As we go through another absurd fight about birth control and who will and won’t pay for it, we can at least praise the 99% of Catholic Women who use birth control anyway, without the approval of the church and its absurd interpretations of morality. Might we even say that these women stand in the great line of Leah and Rachel and their servants in the tent? Could we suggest to John Baynor that indeed the birth control question is a matter of religious freedom and that it is time for the Roman Catholic Church to get off the backs and out of the tents of women?

Secondly, I note that many of you want to talk about how to have an interior life. How to feel something besides what Rem Koolhass calls so perfectly, “ the culture of congestion.”
An interior life involves going to the fire of scripture, the midrash of scripture, the tricks of scripture. It involves thinking for sure. But it also involves experience, the experience of each other in protected places where we say what we think it is true, not what we are told to say about what is true.
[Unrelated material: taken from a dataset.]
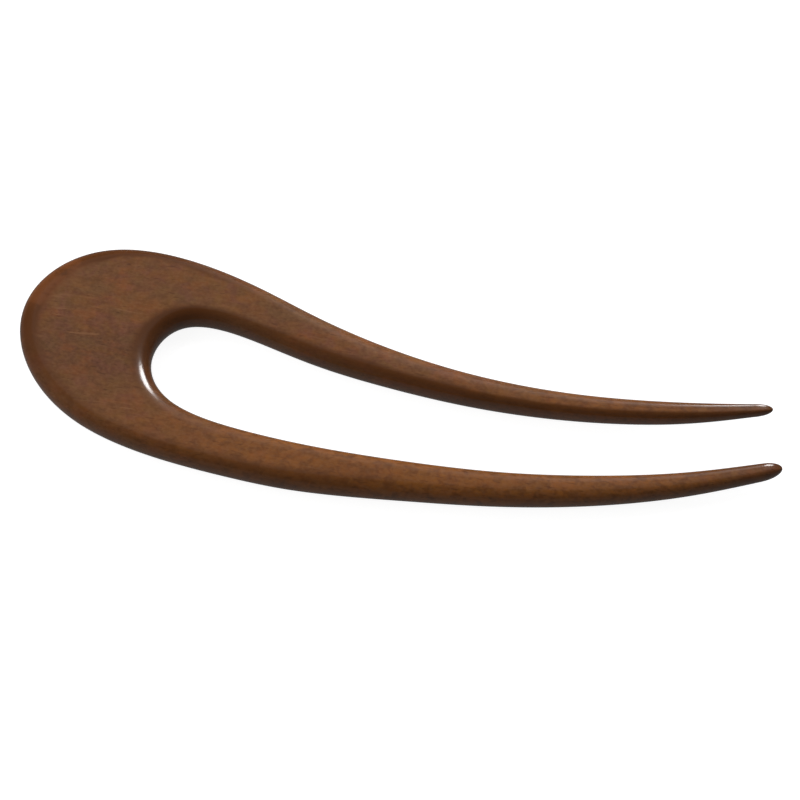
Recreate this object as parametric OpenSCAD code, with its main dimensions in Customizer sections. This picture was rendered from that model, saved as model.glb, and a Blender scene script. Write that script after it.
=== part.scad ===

What people who know the red of scripture, the fire of scripture, the blood of scripture, the midrash of scripture understand is here. I call it the Victor Frankel place. He famously said, after experiencing the Nazis and their scratched borders and boundaries across the heart of men, “you can’t control what they do to you but you can control your attitude towards it.” An interior life, lived with others whom you trust, protects you from sexism, homophobia literalism, historical criticism, rape and the cost of your birth control pills. You may be poor but you don’t live poor. You may be oppressed but you don’t live oppressed. You live large in the narrow place. You anticipate trickery and trick early and often yourself. You don’t see tricks as deception or self-deception so much as the quiet and truthful conversations people have in red tents.